I actually gave up being vegetarian while in Chile--it was just too hard--with the plate of over-boiled veggies, a hard-boiled egg and ham--as you said. (actually it started in Ecuador where I agreed to eat chicken... and then had it almost every day for 4 months withm y host family) Plus, in Chile I tried an actual steak for the first time in my life (after growing up on ground beef) and then I was all: "animal rights??? bla bla bla gimme some more of that rib-eye. (with all due respect for animal rights, of course) I just kind of forgot why I had become vegetarian anyway.

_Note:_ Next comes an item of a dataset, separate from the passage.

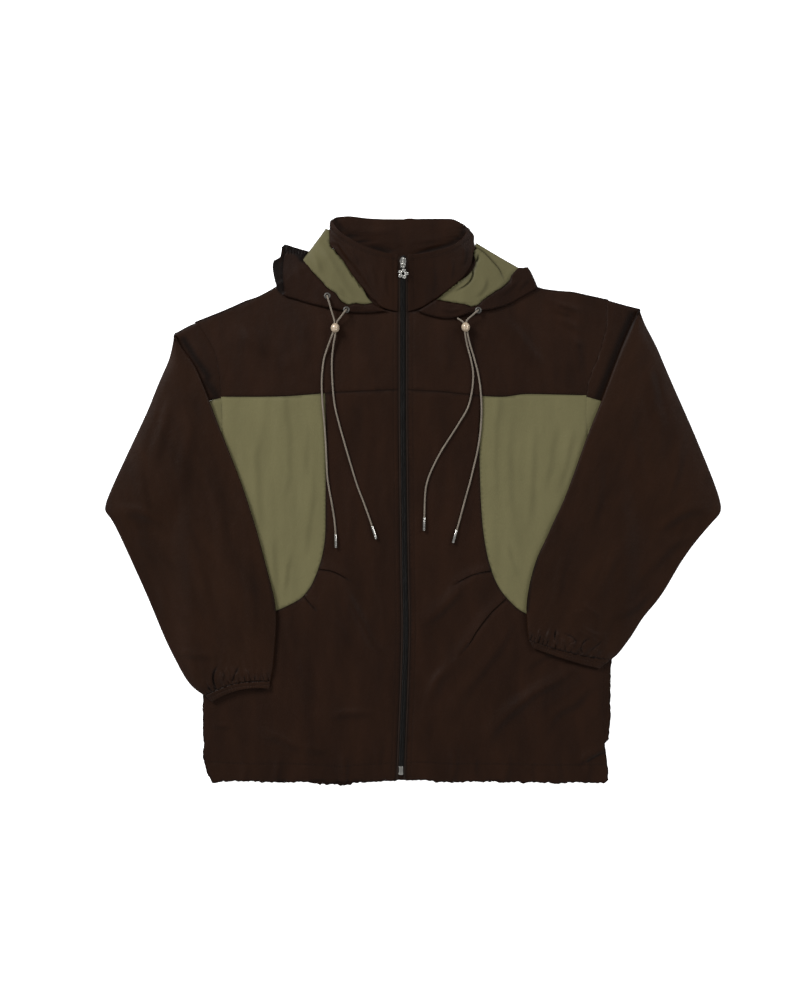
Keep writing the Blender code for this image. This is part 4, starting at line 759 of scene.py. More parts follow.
def rim_of(form):
    """The longest edge line of an open upper face, anticlockwise."""
    after = {}
    for edge in form.edges:
        if len(edge.link_faces) == 1:
            corner = edge.link_loops[0]
            after[corner.vert] = corner.link_loop_next.vert
    loops = []
    while after:
        start, here = after.popitem()
        loop = [start, here]
        while here in after:
            here = after.pop(here)
            loop.append(here)
        loops.append([v.co.copy() for v in loop[:-1]])
    return max(loops, key=len)


def softened(loop, step, corner=32):
    """A closed loop with points about a step apart, curved between its corners."""
    count = len(loop)
    flat = [Vector((p.x, p.y)) for p in loop]

    def turn(i):
        a, b = flat[i] - flat[i - 1], flat[(i + 1) % count] - flat[i]
        return a.angle(b) if a.length > 1e-7 and b.length > 1e-7 else 0.0

    corners = [i for i in range(count) if turn(i) > math.radians(corner)] or [0]
    found = []
    for first, second in zip(corners, corners[1:] + [corners[0] + count]):
        run = [flat[i % count] for i in range(first, second + 1)]
        found += curved(run, step)[:-1]
    return found


class Rim:
    """A closed line that tells how deep places are inside it and which of its points is nearest."""

    def __init__(self, loop):
        self.start = np.array([p[:2] for p in loop])
        self.end = np.roll(self.start, -1, axis=0)
        self.runs = np.concatenate([[0], np.cumsum(np.linalg.norm(self.end - self.start, axis=1))])

    def depth(self, places):
        """Depth inside (negative outside) and the run along the line, for each place."""
        depths, along = np.empty(len(places)), np.empty(len(places))
        span = self.end - self.start
        squared = (span**2).sum(1)
        for low in range(0, len(places), 4000):
            part = places[low : low + 4000]
            to_place = part[:, None, :] - self.start[None]
            share = np.clip((to_place * span).sum(2) / squared, 0, 1)
            away = np.linalg.norm(to_place - share[..., None] * span, axis=2)
            nearest = away.argmin(1)
            rows = np.arange(len(part))
            y = part[:, 1:2]
            spans = (self.start[:, 1] > y) != (self.end[:, 1] > y)
            with np.errstate(divide="ignore", invalid="ignore"):
                crossing = self.start[:, 0] + (y - self.start[:, 1]) / span[:, 1] * span[:, 0]
            inside = ((crossing > part[:, :1]) & spans).sum(1) % 2 == 1
            depths[low : low + 4000] = np.where(inside, 1, -1) * away[rows, nearest]
            along[low : low + 4000] = self.runs[nearest] + share[rows, nearest] * np.sqrt(squared[nearest])
        return depths, along


def beside(line, by):
    """A line moved to its left by so many millimetres (to its right where that is negative)."""
    moved = []
    for i, here in enumerate(line):
        along = (line[min(i + 1, len(line) - 1)] - line[max(i - 1, 0)]).normalized()
        moved.append(here + Vector((-along.y, along.x)) * by)
    return moved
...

Of course the chilenguita has a point that if it is important to you, you might have to become more confrontational.

lydia said...

Haha, well... like i said in the original post and my reply to her.... its not.
If someone reallllly doesn't get it and has served me a special meal with meat I'd rather just let it slide and get out of not eating in a way where I dont have to say anything. Having an extra hungry boyfriend asking to take some extra bites can be pretty sly.

That is... until he becomes 100% vegetarian too! haha but Chilean at heart, as long as someones out there having an asado I think thats not likely to happen.

Bummer you had to give up. Sounds like we dont/didnt eat meat for entirely different reasons though... mine are pretty flexible, so I dont actually think i'll ever have to give it up. Though hopefully it gets easier over time and with an increasing variety of restaurants and sauces and stuff.

Was ecuador as bad or worse? Luckily my only host family here was vegetarian! They made quite good food, though still really fried. But thats pretty rare.

Allie- yes! haha, quite the date eh?!

Sara said...

I have no idea how I missed this post before. Vegetarianism. the concept eludes most of the continent. A friend took a picture of the menu from a restaurant in Montevideo and it was "vegetarian sandwiches" all of which included ham, or even beef. Because beef is so vegetarian. Maybe if you could like just take the part you wanted and then like put the cow back in the pasture. but seriously? We cracked up.

1 comment:

  1. Also in Argentina they think that eating chicken is a veggie option.